European Bee-eater (Merops apiaster)

Yesterday the kids and I visited one of the European Bee-eater colonies in Belgrade. They are a summer visitor and migrate to southern Africa for the winters. The colony is located in New Belgrade, behind a church and soccer field on Vojvođanska Street. The Bee-eater builds deep holes on sandy cliff sides, usually near rivers, but this colony was in the middle of a suburb. On top of and behind the cliff is a grassy, scrub land, which is apparently good insect habitat. I guess that the land is too unstable to build homes on and it has created a small habitat for this particular colony. I estimated in my hour at the site, around 20 – 30 birds.

The bee-eaters were very wary of human presence and anytime we got close, they refused to perch and come near. We even hid under a large bush and waited at the top of the cliff side, but as soon as they got close to a particular tree, they spotted Oliver and I and flew away. I need to get a longer lens with telephoto to get some really good photos. As soon as we were leaving, they would perch very close to the spot we vacated. They were acrobatic in flight and had a soft, whistle-like call.

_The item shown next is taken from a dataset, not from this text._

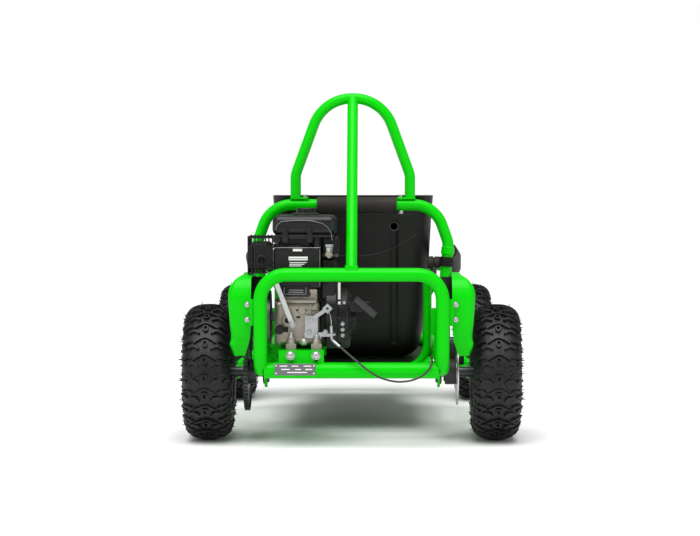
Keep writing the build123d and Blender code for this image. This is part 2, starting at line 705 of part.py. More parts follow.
cage_low, cage_high = (-252, -596, 412), (-190, -444, 502)
with BuildPart() as muffler_guard:
    slab(cage_low, cage_high, round_by=5)
    slab(Vector(cage_low) + Vector(2, 2, 2), Vector(cage_high) + Vector(10, 10, -2), Mode.SUBTRACT)
    with BuildSketch(plane_at((0, cage_low[1] - 2, 442), (0, 1, 0), (1, 0, 0))) as outlet:
        with Locations((-217, 0)):
            Circle(9)
    extrude(outlet.sketch, amount=8, mode=Mode.SUBTRACT)
    for step in range(6):
        slab((-244 + 9 * step, -580, 490), (-240 + 9 * step, -460, 510), Mode.SUBTRACT)
write(muffler_guard, "muffler_guard")

with BuildPart() as muffler:
    slab((-244, -586, 420), (-194, -456, 484), round_by=10)
    rod((-217, -590, 442), (0, 1, 0), 7, 10)
    rod((-196, -520, 450), (1, 0, 0), 9, 11)
write(muffler, "muffler")

stay_top, stay_low = Vector(-176, -634, 390), Vector(-140, -596.5, 291)
with BuildPart() as engine_stay:
    stay_dir = (stay_low - stay_top).normalized()
    with BuildSketch(Plane(origin=stay_top, z_dir=stay_dir, x_dir=Vector(1, 0, 0).cross(stay_dir))) as bar:
        Rectangle(5, 11)
    extrude(bar.sketch, amount=(stay_low - stay_top).length)
    rod((stay_low.X, -592, stay_low.Z), (0, -1, 0), 8, 9)
    cut([loop_tube])
write(engine_stay, "engine_stay")

lever_pivot = Vector(-96, -604, 302)
ferrule = ([(-47.5, -634, 290), (-46.6, -632.4, 257.9), (-27.5, -640, 242)], [14], 7)
with BuildPart() as throttle_bracket:
    slab((-112, -596, 255), (-72, -592, 272))
    slab((-110, -600, 258), (-80, -596, 312))
    rod((lever_pivot.X, -600, lever_pivot.Z), (0, -1, 0), 4, 14)
    slab((-80, -600, 262), (-44, -596, 272))
    slab((-56, -642, 268), (-38, -596, 272))
    cut([ferrule])
write(throttle_bracket, "throttle_bracket")

lever_tip = Vector(-57, -604, 329)
with BuildPart() as throttle_lever:
    with BuildSketch(plane_at(lever_pivot, (0, -1, 0), (1, 0, 0))) as lever:
        Circle(10)
        with BuildLine() as lever_line:
            Line((0, 0), (39, 27))
        trace(lever_line.line, line_width=9)
        with Locations((39, 27)):
            Rectangle(17, 17, rotation=45)
            Circle(3, mode=Mode.SUBTRACT)
        Circle(4.05, mode=Mode.SUBTRACT)
    extrude(lever.sketch, amount=3)
write(throttle_lever, "throttle_lever")

# Clutch on the crankshaft, and the chain down to the axle

pinion_at = Vector(-chain_x, crank_y, crank_z)
with BuildPart() as clutch_drum:
    rod((-208, crank_y, crank_z), (1, 0, 0), 64, 12)
    rod((-262, crank_y, crank_z), (1, 0, 0), 12, 56)
    toothed_disc(pinion_at, pinion_teeth, chain_pitch, 4.2)
    rod((-230, crank_y, crank_z), (1, 0, 0), 10, 70)
write(clutch_drum, "clutch_drum")

pinion_radius = chain_pitch / (2 * sin(pi / pinion_teeth))
chain_span = Vector(0, crank_y - rear_axle_y, crank_z - axle_z)
chain_lean = atan2(chain_span.Z, chain_span.Y)
chain_open = (chain_radius - pinion_radius) / chain_span.length
with BuildPart() as drive_chain:
    # The band runs just outside both sets of teeth.
    with BuildSketch(plane_at((-chain_x, rear_axle_y, axle_z), (1, 0, 0), (0, 1, 0))) as band:
        for grow, mode in ((8.2, Mode.ADD), (4.2, Mode.SUBTRACT)):
            with BuildSketch(mode=mode):
                with BuildLine():
                    big, small = chain_radius + grow, pinion_radius + grow
                    ends = []
                    for turn in (-1, 1):
                        angle = chain_lean + turn * (pi / 2 - chain_open)
                        ends.append((angle, turn))
                    far = (chain_span.Y, chain_span.Z)
                    foot = [(big * cos(a), big * sin(a)) for a, _ in ends]
                    head = [(far[0] + small * cos(a), far[1] + small * sin(a)) for a, _ in ends]
                    back = chain_lean + pi
                    ThreePointArc(foot[0], (big * cos(back), big * sin(back)), foot[1])
                    Line(foot[1], head[1])
                    ThreePointArc(head[1], (far[0] + small * cos(chain_lean),
                                            far[1] + small * sin(chain_lean)), head[0])
                    Line(head[0], foot[0])
                make_face()
    extrude(band.sketch, amount=4, both=True)
write(drive_chain, "drive_chain")

# Fasteners on the frame

with BuildPart() as frame_fasteners:
    for side in left_right:
        bolt((side * arch_bolt_x, hoop_y, arch_bolt_top), (0, 0, 1), 4, 40, 7.5, 6)
        rod((side * arch_bolt_x, hoop_y, 556), (0, 0, -1), 7, 8)
        for z in guard_bolt_z:
            rod((side * (guard_low_x + 3), -615, z), (side, 0, 0), 6, 3)
            rod((side * (guard_low_x + 3), -615, z), (-side, 0, 0), 3, 8)
write(frame_fasteners, "frame_fasteners")

with BuildPart() as data_plate:
    slab((-180, cross_y - 21, 175), (-84, cross_y - 19, 203))
write(data_plate, "data_plate")

with BuildPart() as front_panel:
    with BuildSketch(plane_at((0, 561, 318), (0, 1, 0), (1, 0, 0))) as panel:
        RectangleRounded(300, 160, 28)
    extrude(panel.sketch, amount=4)
write(front_panel, "front_panel")

# Cables

cable_radius = 2.5
cable_route = [
    (-27.5, -640, 242), (0, -651, 219), (26, -660, 198), (45, -664, 183), (67, -665, 171),
    (90, -665, 164), (114, -665, 161), (144, -664, 165), (168, -662, 176), (183, -660, 191),
    (188, -650, 208), (187, -632, 219), (188, -613, 216), (190, -598, 206),
]


def cord_radii(points):
    """The largest even bends that a hand-laid route leaves room for."""
    radii = []
    for before, here, after in zip(points, points[1:], points[2:]):
        arrive, leave = Vector(*here) - Vector(*before), Vector(*after) - Vector(*here)
        turn = arrive.get_angle(leave) * pi / 180
        radii.append(0.45 * min(arrive.length, leave.length) / tan(turn / 2))
    return radii


radii = cord_radii(cable_route)
with BuildPart() as throttle_cable:
    sweep_round(cable_route, radii, 2 * cable_radius)
write(throttle_cable, "throttle_cable")
print("cable volume over area", throttle_cable.part.volume / (pi * cable_radius ** 2))

with BuildPart() as cable_ends:
    # The bent ferrule at the engine, and the clip on the right rail.
    sweep_round(*ferrule)
    exit_dir = Vector(*cable_route[-2]) - Vector(*cable_route[-1])
    rod(cable_route[-1], exit_dir * -1, 4, 14)
write(cable_ends, "cable_ends")
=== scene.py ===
import bpy
import bmesh
import json
import math
from mathutils import Matrix, Vector


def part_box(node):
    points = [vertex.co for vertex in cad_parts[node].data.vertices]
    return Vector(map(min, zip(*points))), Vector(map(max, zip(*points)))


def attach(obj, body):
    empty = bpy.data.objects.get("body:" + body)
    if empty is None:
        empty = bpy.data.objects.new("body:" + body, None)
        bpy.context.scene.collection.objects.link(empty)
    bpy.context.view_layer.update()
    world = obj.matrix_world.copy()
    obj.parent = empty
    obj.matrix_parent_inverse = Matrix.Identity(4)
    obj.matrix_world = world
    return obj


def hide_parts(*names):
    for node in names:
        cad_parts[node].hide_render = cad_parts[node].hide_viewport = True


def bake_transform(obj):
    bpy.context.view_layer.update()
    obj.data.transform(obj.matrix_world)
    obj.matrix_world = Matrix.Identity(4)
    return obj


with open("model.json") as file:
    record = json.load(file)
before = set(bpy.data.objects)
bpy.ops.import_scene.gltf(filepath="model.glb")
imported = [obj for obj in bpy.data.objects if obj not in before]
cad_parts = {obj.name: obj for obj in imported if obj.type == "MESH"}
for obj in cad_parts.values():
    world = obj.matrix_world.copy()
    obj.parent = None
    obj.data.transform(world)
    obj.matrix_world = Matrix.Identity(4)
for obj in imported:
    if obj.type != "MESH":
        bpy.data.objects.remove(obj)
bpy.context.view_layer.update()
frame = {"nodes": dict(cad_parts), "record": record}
print("frame loaded")

scene = bpy.context.scene
nodes = frame["nodes"]


def middleOf(name):
    low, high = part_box(name)
    return (low + high) / 2


rearAxle = middleOf("rear_axle_shaft")
frontWheel = middleOf("front_tyre_right")


# Camera, floor and light

view = {"back": 4.9, "right": 0.05, "height": 0.637, "down": 2.56, "left": 0.65, "lens": 103.7}


def makeCamera():
    data = bpy.data.cameras.new("camera")
    data.lens = view["lens"]
    data.sensor_width = 36
    camera = bpy.data.objects.new("camera", data)
    camera.location = (view["right"], rearAxle.y - view["back"], view["height"])
    camera.rotation_euler = (math.radians(90 - view["down"]), 0, math.radians(view["left"]))
    scene.collection.objects.link(camera)
    scene.camera = camera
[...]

The city is very close to the cliff side. The large apartment buildings were spread parallel to the cliff and the soccer field with stands was only a few meters from the bottom of the cliff. I think the colony must have been larger before the soccer field was built, as we noticed some abandoned nests right next to the bleachers. The city should have made it a bee-eater preserve and it could be a tourist attraction.

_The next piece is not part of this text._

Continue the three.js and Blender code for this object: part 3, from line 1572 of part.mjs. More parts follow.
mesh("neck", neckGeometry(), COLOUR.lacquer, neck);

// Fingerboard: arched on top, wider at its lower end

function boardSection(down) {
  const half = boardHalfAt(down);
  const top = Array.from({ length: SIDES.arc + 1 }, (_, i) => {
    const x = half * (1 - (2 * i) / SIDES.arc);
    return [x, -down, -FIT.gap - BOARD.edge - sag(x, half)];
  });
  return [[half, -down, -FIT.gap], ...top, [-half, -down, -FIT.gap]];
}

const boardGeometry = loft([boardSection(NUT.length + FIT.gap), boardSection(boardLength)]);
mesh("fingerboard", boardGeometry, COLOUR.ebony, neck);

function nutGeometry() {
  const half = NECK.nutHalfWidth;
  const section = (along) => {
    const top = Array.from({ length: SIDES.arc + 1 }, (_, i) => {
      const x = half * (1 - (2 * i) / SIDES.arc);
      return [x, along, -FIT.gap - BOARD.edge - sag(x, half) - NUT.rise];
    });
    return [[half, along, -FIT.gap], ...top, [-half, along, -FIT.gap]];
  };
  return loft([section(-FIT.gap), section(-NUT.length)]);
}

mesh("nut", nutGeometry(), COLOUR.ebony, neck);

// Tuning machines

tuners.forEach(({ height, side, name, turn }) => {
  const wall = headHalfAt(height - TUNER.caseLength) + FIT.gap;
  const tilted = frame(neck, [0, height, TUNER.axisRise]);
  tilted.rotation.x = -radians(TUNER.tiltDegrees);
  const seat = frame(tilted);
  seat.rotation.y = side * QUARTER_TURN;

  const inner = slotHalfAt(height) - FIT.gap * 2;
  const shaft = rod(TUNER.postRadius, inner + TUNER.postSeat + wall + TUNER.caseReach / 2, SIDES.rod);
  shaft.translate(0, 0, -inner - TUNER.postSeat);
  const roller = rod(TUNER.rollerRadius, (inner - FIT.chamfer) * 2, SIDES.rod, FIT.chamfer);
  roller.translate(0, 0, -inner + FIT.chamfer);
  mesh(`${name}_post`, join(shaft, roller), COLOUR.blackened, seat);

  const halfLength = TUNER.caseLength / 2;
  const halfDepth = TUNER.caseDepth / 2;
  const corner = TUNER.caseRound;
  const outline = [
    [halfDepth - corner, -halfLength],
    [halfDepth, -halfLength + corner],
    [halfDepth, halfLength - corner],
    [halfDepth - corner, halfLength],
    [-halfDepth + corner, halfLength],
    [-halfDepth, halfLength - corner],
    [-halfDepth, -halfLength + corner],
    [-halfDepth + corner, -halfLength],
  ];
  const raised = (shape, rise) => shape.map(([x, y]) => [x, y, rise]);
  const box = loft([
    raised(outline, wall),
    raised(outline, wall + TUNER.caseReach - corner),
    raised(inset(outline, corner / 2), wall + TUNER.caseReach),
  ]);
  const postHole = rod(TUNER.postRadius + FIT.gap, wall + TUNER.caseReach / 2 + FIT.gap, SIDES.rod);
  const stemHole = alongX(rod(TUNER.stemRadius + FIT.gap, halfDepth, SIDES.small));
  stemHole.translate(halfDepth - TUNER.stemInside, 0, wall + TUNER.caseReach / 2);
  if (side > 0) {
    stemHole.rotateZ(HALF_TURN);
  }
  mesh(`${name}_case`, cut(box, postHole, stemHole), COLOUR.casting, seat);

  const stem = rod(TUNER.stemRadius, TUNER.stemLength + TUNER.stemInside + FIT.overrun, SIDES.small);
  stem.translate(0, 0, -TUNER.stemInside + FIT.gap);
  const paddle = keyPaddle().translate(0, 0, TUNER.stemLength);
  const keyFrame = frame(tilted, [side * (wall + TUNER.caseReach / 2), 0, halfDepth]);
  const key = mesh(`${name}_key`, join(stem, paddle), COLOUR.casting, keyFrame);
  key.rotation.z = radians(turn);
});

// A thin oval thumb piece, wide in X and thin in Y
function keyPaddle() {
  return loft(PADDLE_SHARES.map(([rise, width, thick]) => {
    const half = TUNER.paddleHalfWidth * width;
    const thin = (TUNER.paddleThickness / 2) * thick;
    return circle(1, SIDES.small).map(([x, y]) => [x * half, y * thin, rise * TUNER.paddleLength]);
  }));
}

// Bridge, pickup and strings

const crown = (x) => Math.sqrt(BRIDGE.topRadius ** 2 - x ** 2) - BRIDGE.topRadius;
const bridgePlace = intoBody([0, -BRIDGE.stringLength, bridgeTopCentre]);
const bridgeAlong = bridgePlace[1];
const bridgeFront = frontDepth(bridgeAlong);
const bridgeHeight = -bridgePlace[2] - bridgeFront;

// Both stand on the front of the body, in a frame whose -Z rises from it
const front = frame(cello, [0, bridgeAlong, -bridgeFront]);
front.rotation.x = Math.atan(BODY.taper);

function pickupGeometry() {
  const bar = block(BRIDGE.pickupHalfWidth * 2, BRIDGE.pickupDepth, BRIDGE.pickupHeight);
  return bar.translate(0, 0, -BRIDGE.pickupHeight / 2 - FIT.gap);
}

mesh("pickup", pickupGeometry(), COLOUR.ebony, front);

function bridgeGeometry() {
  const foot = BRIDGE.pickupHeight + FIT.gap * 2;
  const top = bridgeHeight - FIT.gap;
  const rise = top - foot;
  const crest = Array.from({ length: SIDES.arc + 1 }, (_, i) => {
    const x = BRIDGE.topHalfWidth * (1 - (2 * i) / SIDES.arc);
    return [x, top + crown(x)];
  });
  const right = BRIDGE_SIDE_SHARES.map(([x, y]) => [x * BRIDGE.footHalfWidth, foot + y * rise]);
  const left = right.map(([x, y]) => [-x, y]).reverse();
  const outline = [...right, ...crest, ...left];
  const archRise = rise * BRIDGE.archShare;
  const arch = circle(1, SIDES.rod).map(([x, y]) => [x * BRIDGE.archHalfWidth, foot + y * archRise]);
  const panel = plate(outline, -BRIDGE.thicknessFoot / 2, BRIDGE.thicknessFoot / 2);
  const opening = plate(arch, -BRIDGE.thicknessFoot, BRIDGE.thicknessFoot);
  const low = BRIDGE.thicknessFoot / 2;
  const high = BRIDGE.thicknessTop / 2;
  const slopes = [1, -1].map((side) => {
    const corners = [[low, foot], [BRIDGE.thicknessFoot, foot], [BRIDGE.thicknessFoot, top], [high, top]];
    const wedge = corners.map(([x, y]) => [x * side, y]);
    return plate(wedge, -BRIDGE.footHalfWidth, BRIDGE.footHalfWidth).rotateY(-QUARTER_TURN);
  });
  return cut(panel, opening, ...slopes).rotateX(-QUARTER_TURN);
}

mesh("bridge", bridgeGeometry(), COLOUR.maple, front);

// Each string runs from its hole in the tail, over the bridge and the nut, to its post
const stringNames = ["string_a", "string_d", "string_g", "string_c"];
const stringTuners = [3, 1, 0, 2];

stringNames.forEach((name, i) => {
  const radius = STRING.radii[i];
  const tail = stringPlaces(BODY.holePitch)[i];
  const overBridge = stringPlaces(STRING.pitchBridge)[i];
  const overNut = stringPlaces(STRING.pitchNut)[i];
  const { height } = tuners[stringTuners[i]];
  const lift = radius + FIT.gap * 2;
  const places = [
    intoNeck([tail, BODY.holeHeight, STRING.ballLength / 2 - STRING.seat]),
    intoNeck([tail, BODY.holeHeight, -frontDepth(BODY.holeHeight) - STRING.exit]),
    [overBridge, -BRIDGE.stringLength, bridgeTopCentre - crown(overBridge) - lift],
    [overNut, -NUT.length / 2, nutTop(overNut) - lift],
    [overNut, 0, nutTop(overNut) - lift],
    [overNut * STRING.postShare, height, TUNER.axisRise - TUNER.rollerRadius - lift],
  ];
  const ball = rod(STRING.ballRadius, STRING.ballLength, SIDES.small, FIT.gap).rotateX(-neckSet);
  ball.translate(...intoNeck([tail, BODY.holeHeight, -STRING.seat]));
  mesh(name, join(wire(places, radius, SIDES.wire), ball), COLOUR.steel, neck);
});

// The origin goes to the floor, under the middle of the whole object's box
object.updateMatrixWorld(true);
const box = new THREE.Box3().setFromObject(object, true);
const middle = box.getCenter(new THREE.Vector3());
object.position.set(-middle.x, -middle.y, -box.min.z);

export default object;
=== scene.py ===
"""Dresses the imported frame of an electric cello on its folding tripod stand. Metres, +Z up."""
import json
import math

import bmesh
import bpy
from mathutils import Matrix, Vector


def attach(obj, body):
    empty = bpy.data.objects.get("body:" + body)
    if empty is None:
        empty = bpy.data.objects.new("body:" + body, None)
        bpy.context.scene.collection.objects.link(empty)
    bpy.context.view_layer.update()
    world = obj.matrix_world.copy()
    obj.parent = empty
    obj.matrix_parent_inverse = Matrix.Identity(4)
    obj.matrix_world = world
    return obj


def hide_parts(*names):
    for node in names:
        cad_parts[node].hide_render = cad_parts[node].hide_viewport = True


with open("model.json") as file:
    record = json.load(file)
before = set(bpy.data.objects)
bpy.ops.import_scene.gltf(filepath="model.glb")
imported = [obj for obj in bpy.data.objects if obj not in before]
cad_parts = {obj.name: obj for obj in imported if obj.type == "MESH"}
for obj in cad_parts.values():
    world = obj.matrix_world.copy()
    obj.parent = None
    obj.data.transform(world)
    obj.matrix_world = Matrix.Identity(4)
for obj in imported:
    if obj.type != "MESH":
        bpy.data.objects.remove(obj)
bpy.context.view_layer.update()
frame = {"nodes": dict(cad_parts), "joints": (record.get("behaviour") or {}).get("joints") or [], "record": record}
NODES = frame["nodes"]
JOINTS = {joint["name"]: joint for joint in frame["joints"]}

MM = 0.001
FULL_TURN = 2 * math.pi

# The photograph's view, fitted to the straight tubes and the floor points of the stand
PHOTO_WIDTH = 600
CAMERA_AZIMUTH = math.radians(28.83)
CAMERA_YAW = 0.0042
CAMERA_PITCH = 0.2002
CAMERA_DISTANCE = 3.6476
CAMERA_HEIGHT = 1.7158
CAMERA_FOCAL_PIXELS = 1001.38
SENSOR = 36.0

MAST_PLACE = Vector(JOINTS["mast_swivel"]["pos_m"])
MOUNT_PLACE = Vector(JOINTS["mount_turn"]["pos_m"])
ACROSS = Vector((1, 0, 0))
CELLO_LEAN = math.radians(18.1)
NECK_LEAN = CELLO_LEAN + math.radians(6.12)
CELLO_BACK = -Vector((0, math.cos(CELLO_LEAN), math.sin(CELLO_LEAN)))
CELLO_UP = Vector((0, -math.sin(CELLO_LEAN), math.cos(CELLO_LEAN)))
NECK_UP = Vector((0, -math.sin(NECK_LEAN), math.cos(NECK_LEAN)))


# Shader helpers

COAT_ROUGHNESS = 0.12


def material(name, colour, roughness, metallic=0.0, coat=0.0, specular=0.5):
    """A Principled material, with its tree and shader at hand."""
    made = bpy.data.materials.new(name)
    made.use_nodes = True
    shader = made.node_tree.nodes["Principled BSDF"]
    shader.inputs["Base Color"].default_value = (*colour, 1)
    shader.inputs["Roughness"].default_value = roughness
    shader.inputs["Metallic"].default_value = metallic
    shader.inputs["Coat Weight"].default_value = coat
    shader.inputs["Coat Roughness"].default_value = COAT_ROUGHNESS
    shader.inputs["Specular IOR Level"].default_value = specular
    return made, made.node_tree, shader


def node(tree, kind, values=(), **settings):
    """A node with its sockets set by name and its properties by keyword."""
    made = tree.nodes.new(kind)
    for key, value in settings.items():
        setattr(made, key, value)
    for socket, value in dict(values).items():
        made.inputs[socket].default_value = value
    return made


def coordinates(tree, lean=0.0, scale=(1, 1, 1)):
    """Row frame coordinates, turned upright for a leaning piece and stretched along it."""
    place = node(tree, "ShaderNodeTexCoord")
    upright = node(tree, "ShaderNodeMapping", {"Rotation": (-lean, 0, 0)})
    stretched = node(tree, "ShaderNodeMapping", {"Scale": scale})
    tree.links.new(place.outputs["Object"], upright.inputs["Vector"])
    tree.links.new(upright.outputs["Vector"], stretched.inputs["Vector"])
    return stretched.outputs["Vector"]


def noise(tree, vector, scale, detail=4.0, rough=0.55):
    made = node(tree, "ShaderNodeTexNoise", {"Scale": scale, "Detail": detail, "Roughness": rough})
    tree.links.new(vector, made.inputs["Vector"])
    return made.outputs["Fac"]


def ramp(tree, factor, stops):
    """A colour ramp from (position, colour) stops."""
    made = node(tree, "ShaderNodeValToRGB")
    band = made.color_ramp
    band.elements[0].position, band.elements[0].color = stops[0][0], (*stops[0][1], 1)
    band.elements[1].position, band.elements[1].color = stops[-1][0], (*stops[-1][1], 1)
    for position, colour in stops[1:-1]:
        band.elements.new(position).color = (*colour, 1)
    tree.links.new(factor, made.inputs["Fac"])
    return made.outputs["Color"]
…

There is an excellent article in National Geographic about the bee-eaters. They are amazing birds with such a long migration (see map below) and I learned in the article that 30% of the bee-eaters do not make it in the crossing of the Mediterranean Sea and Sahara Desert. The nests are also incredible. Oliver measured one of the abandoned nests with a long stick and couldn’t reach the end of it. It takes up to 20 days to move up to 80 times their weight in soil to build their tunnels. I was also surprised at the distance of their migration. Africa is a big continent!

The range map for the European Bee-eater

We didn’t see any bee-eaters actually eating bees and knocking their stingers off against a tree. In the photos, you can see they do have large insects in their mouths. In Serbian, the bird is known as a Pčelarica. 

Oliver is a budding ornithologist!

I will definitely return to the colony with a better camera and I also want to visit the other colony in the city.